Hindus of Saraswati Mandiram still hope to regain their property.
They’re alleging predatory lending and breach of contract in an appeal pending before the New Hampshire Supreme Court.
Still, with their situation growing bleaker by the day, they’re under pressure to find interim solutions. As they grapple, they’re trying to preserve ties to the sacred, do no harm and avoid desecration–at least at their own hands.
Forced to leave their cows behind, former residents relied on nearby farmer Dan Davis to give the animals temporary shelter. Selling wasn’t an option since “they are sacred cows,” Ramsamooj said. The cows customarily received fruit and slept on soft mats as signs of the community’s respect. Ramsamooj said he couldn’t reduce them to mere commodities.
But Davis could, and did. With permission from other Hindu devotees, he sold three to another farmer for $800. Davis gave the money, minus trucking costs, to the Hindus but mercifully left the spiritual leader out of the transaction.
Still, cow problems persist. The eldest and most revered one, an arthritic Jersey named Lakshmi, must vacate a pen on Davis’ farm to make room for his new calves. She needs to go elsewhere, perhaps to a rented stall or a sanctuary farm, to avoid a painful and humiliating fate.
“I told them, `I run Black Angus, and this old sacred cow just doesn’t mix,”‘ Davis said. If she were to stay on the farm and share a pen, “she’d be pushed around and outcast, banged up and beaten.”
Ramsamooj and devotee Vivek Vimal explained that euthanasia is not an option; that would be morally akin to killing an elderly family member. On a visit to the barn, they offered her hay and oranges. But as with the neglected deity, feelings of guilt proved overwhelming.
“Don’t be angry with me,” Ramsamooj pleaded as he petted the cow’s horned head. “She’s very upset with me. I can see by the way she moves her eyes.” As he left, he wiped away tears and spent a couple minutes in silence.
“This place is so cold,” he said finally. “She’s away from those who nurtured and fed her. It’s very disturbing. I cannot abandon her in the time of her needs.”
Back at the temple, priest Tumkur Sampath Kumar brought devotees in to see the goddess. All removed their shoes before entering the modest space and approached a recessed shrine where only priests and approved worshippers could enter.

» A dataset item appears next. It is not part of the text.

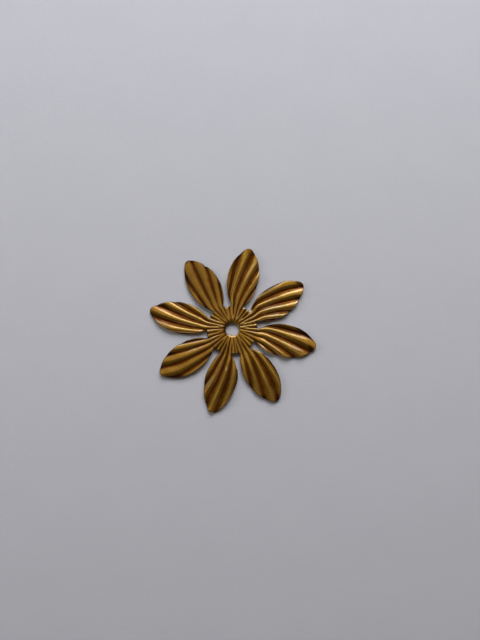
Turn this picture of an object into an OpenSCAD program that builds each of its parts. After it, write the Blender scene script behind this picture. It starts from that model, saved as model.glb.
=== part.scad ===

They recalled how the goddess was made from black marble, mined from a holy mountain in India. They proudly recounted how sculptors had fasted and meditated continually to keep the process sacred.
After prostrating, singing and anointing the goddess with incense, the devotees said they supported the decision to leave it in place. “We really don’t want to move it,” said Raja Sharma, a longtime devotee at the temple. “The deity belongs in this place.”
This place has its own sense of purity, the devotees said.
Christians operated a retreat center for 50 years before the Hindus bought it and continued the tradition of organic farming. Now, they said, the goddess’ sacredness exists in her consecrated connection with that place.
“I will not allow anyone to force me to desecrate my own temple with my own hands,” Ramsamooj said. “The deity is supposed to be in this place and not be moved. … I’m just hoping (the creditors) will have a conscience.”